> SOURCE RECORDS:
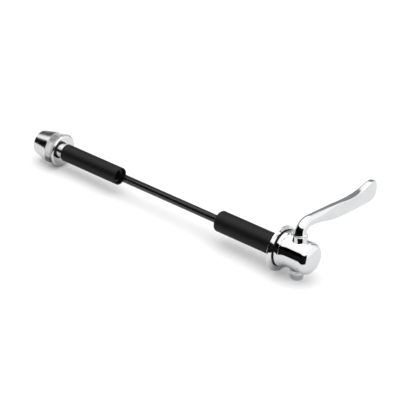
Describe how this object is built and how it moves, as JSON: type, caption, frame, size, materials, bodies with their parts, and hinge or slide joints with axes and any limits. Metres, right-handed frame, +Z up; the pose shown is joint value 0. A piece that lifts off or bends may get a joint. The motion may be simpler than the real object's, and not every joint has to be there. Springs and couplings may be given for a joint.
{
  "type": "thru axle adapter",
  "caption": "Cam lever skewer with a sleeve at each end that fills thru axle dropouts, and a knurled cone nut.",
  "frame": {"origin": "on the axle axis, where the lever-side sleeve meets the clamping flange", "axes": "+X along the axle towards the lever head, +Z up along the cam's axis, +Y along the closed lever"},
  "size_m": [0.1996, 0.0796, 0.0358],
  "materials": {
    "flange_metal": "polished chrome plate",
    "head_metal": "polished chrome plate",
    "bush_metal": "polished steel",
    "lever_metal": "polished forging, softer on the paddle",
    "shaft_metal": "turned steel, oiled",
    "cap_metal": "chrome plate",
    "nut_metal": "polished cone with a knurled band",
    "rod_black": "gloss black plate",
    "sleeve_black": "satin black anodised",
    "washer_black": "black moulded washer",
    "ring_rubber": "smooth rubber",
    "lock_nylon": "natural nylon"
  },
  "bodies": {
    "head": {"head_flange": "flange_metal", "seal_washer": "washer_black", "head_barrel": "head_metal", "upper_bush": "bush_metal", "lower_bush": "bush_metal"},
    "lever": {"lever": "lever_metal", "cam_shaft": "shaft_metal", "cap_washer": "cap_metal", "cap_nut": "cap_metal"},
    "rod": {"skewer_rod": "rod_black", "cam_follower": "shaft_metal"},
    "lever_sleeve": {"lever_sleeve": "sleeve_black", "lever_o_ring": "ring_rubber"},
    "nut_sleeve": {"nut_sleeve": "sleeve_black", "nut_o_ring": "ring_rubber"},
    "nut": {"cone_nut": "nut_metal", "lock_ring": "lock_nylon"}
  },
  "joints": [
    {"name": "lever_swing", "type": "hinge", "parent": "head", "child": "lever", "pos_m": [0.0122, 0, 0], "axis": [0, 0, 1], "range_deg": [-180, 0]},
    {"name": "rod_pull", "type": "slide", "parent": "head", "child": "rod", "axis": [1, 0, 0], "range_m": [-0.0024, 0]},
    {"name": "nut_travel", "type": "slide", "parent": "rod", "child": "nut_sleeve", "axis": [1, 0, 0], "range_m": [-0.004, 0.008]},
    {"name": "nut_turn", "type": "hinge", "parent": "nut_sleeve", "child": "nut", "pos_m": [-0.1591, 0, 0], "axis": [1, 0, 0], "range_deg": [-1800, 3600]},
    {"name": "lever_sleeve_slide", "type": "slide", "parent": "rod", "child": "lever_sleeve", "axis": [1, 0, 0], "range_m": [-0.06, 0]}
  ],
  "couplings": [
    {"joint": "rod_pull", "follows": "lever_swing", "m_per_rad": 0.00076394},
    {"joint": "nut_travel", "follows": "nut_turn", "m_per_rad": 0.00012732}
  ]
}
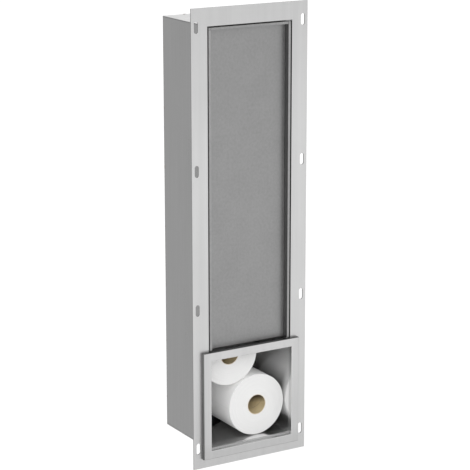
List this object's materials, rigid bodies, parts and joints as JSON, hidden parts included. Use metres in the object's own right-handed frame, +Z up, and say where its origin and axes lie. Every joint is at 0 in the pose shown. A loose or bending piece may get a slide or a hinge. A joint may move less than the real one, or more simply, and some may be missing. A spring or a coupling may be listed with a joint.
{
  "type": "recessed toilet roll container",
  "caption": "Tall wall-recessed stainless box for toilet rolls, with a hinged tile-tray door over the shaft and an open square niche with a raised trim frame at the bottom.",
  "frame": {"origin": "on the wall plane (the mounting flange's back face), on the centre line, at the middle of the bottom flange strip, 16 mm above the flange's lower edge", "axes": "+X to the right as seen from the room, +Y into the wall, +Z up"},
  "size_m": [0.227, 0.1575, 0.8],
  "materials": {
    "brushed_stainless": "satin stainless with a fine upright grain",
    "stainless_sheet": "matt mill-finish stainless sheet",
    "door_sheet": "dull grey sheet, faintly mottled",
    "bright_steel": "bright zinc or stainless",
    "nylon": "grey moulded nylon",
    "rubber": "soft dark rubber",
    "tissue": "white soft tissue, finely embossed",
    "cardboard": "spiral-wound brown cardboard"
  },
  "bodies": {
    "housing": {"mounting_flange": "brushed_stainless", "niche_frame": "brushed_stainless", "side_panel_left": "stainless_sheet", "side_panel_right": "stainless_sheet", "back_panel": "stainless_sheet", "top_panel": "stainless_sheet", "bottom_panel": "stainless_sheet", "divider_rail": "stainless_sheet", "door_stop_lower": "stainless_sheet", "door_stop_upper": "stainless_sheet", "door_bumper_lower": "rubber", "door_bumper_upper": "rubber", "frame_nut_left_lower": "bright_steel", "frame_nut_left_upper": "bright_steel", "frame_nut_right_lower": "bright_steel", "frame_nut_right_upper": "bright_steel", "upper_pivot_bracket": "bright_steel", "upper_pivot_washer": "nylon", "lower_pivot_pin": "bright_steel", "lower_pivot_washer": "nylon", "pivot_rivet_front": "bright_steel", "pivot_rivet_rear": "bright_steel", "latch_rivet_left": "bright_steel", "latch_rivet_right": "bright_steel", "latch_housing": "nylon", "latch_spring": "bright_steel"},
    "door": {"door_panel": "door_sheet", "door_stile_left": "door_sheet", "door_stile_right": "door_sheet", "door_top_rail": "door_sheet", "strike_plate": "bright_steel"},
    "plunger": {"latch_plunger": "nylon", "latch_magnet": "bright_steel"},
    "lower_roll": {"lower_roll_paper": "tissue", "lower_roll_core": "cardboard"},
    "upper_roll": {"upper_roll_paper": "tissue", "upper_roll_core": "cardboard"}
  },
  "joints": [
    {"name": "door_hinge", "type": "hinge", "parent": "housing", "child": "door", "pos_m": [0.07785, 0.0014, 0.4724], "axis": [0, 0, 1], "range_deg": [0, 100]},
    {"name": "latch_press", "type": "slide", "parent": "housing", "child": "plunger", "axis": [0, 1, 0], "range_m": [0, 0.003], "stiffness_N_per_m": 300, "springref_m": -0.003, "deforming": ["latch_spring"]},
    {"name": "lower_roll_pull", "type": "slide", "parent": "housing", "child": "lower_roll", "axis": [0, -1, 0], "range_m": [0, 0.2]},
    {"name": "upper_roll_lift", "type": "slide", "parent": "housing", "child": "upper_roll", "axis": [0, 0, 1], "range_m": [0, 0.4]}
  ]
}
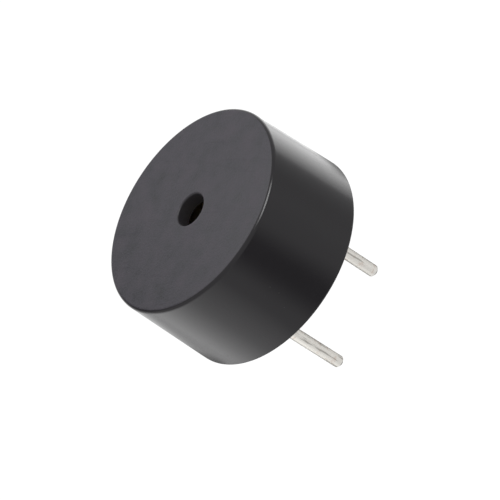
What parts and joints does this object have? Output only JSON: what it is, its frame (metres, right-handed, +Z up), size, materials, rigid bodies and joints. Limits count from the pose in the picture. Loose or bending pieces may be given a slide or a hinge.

> DO THIS:
Please output every record, keeping each line exact.

> TASK ANSWER:
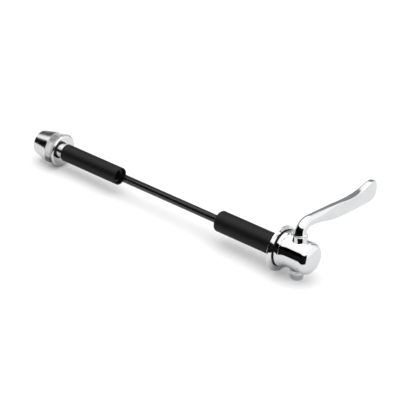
Describe how this object is built and how it moves, as JSON: type, caption, frame, size, materials, bodies with their parts, and hinge or slide joints with axes and any limits. Metres, right-handed frame, +Z up; the pose shown is joint value 0. A piece that lifts off or bends may get a joint. The motion may be simpler than the real object's, and not every joint has to be there. Springs and couplings may be given for a joint.
{
  "type": "thru axle adapter",
  "caption": "Cam lever skewer with a sleeve at each end that fills thru axle dropouts, and a knurled cone nut.",
  "frame": {"origin": "on the axle axis, where the lever-side sleeve meets the clamping flange", "axes": "+X along the axle towards the lever head, +Z up along the cam's axis, +Y along the closed lever"},
  "size_m": [0.1996, 0.0796, 0.0358],
  "materials": {
    "flange_metal": "polished chrome plate",
    "head_metal": "polished chrome plate",
    "bush_metal": "polished steel",
    "lever_metal": "polished forging, softer on the paddle",
    "shaft_metal": "turned steel, oiled",
    "cap_metal": "chrome plate",
    "nut_metal": "polished cone with a knurled band",
    "rod_black": "gloss black plate",
    "sleeve_black": "satin black anodised",
    "washer_black": "black moulded washer",
    "ring_rubber": "smooth rubber",
    "lock_nylon": "natural nylon"
  },
  "bodies": {
    "head": {"head_flange": "flange_metal", "seal_washer": "washer_black", "head_barrel": "head_metal", "upper_bush": "bush_metal", "lower_bush": "bush_metal"},
    "lever": {"lever": "lever_metal", "cam_shaft": "shaft_metal", "cap_washer": "cap_metal", "cap_nut": "cap_metal"},
    "rod": {"skewer_rod": "rod_black", "cam_follower": "shaft_metal"},
    "lever_sleeve": {"lever_sleeve": "sleeve_black", "lever_o_ring": "ring_rubber"},
    "nut_sleeve": {"nut_sleeve": "sleeve_black", "nut_o_ring": "ring_rubber"},
    "nut": {"cone_nut": "nut_metal", "lock_ring": "lock_nylon"}
  },
  "joints": [
    {"name": "lever_swing", "type": "hinge", "parent": "head", "child": "lever", "pos_m": [0.0122, 0, 0], "axis": [0, 0, 1], "range_deg": [-180, 0]},
    {"name": "rod_pull", "type": "slide", "parent": "head", "child": "rod", "axis": [1, 0, 0], "range_m": [-0.0024, 0]},
    {"name": "nut_travel", "type": "slide", "parent": "rod", "child": "nut_sleeve", "axis": [1, 0, 0], "range_m": [-0.004, 0.008]},
    {"name": "nut_turn", "type": "hinge", "parent": "nut_sleeve", "child": "nut", "pos_m": [-0.1591, 0, 0], "axis": [1, 0, 0], "range_deg": [-1800, 3600]},
    {"name": "lever_sleeve_slide", "type": "slide", "parent": "rod", "child": "lever_sleeve", "axis": [1, 0, 0], "range_m": [-0.06, 0]}
  ],
  "couplings": [
    {"joint": "rod_pull", "follows": "lever_swing", "m_per_rad": 0.00076394},
    {"joint": "nut_travel", "follows": "nut_turn", "m_per_rad": 0.00012732}
  ]
}
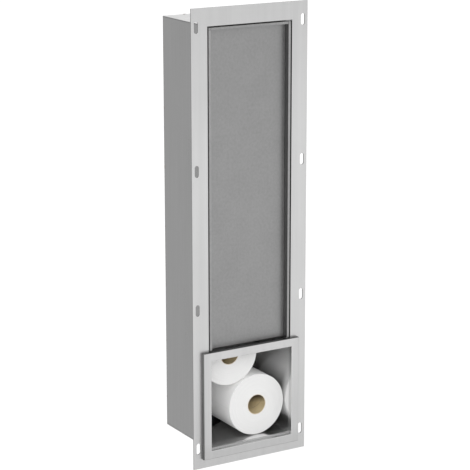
List this object's materials, rigid bodies, parts and joints as JSON, hidden parts included. Use metres in the object's own right-handed frame, +Z up, and say where its origin and axes lie. Every joint is at 0 in the pose shown. A loose or bending piece may get a slide or a hinge. A joint may move less than the real one, or more simply, and some may be missing. A spring or a coupling may be listed with a joint.
{
  "type": "recessed toilet roll container",
  "caption": "Tall wall-recessed stainless box for toilet rolls, with a hinged tile-tray door over the shaft and an open square niche with a raised trim frame at the bottom.",
  "frame": {"origin": "on the wall plane (the mounting flange's back face), on the centre line, at the middle of the bottom flange strip, 16 mm above the flange's lower edge", "axes": "+X to the right as seen from the room, +Y into the wall, +Z up"},
  "size_m": [0.227, 0.1575, 0.8],
  "materials": {
    "brushed_stainless": "satin stainless with a fine upright grain",
    "stainless_sheet": "matt mill-finish stainless sheet",
    "door_sheet": "dull grey sheet, faintly mottled",
    "bright_steel": "bright zinc or stainless",
    "nylon": "grey moulded nylon",
    "rubber": "soft dark rubber",
    "tissue": "white soft tissue, finely embossed",
    "cardboard": "spiral-wound brown cardboard"
  },
  "bodies": {
    "housing": {"mounting_flange": "brushed_stainless", "niche_frame": "brushed_stainless", "side_panel_left": "stainless_sheet", "side_panel_right": "stainless_sheet", "back_panel": "stainless_sheet", "top_panel": "stainless_sheet", "bottom_panel": "stainless_sheet", "divider_rail": "stainless_sheet", "door_stop_lower": "stainless_sheet", "door_stop_upper": "stainless_sheet", "door_bumper_lower": "rubber", "door_bumper_upper": "rubber", "frame_nut_left_lower": "bright_steel", "frame_nut_left_upper": "bright_steel", "frame_nut_right_lower": "bright_steel", "frame_nut_right_upper": "bright_steel", "upper_pivot_bracket": "bright_steel", "upper_pivot_washer": "nylon", "lower_pivot_pin": "bright_steel", "lower_pivot_washer": "nylon", "pivot_rivet_front": "bright_steel", "pivot_rivet_rear": "bright_steel", "latch_rivet_left": "bright_steel", "latch_rivet_right": "bright_steel", "latch_housing": "nylon", "latch_spring": "bright_steel"},
    "door": {"door_panel": "door_sheet", "door_stile_left": "door_sheet", "door_stile_right": "door_sheet", "door_top_rail": "door_sheet", "strike_plate": "bright_steel"},
    "plunger": {"latch_plunger": "nylon", "latch_magnet": "bright_steel"},
    "lower_roll": {"lower_roll_paper": "tissue", "lower_roll_core": "cardboard"},
    "upper_roll": {"upper_roll_paper": "tissue", "upper_roll_core": "cardboard"}
  },
  "joints": [
    {"name": "door_hinge", "type": "hinge", "parent": "housing", "child": "door", "pos_m": [0.07785, 0.0014, 0.4724], "axis": [0, 0, 1], "range_deg": [0, 100]},
    {"name": "latch_press", "type": "slide", "parent": "housing", "child": "plunger", "axis": [0, 1, 0], "range_m": [0, 0.003], "stiffness_N_per_m": 300, "springref_m": -0.003, "deforming": ["latch_spring"]},
    {"name": "lower_roll_pull", "type": "slide", "parent": "housing", "child": "lower_roll", "axis": [0, -1, 0], "range_m": [0, 0.2]},
    {"name": "upper_roll_lift", "type": "slide", "parent": "housing", "child": "upper_roll", "axis": [0, 0, 1], "range_m": [0, 0.4]}
  ]
}
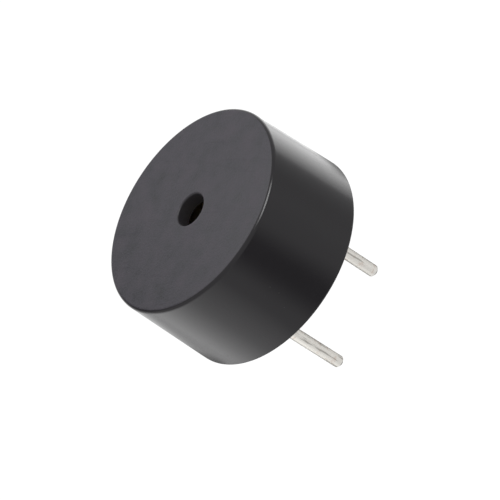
What parts and joints does this object have? Output only JSON: what it is, its frame (metres, right-handed, +Z up), size, materials, rigid bodies and joints. Limits count from the pose in the picture. Loose or bending pieces may be given a slide or a hinge.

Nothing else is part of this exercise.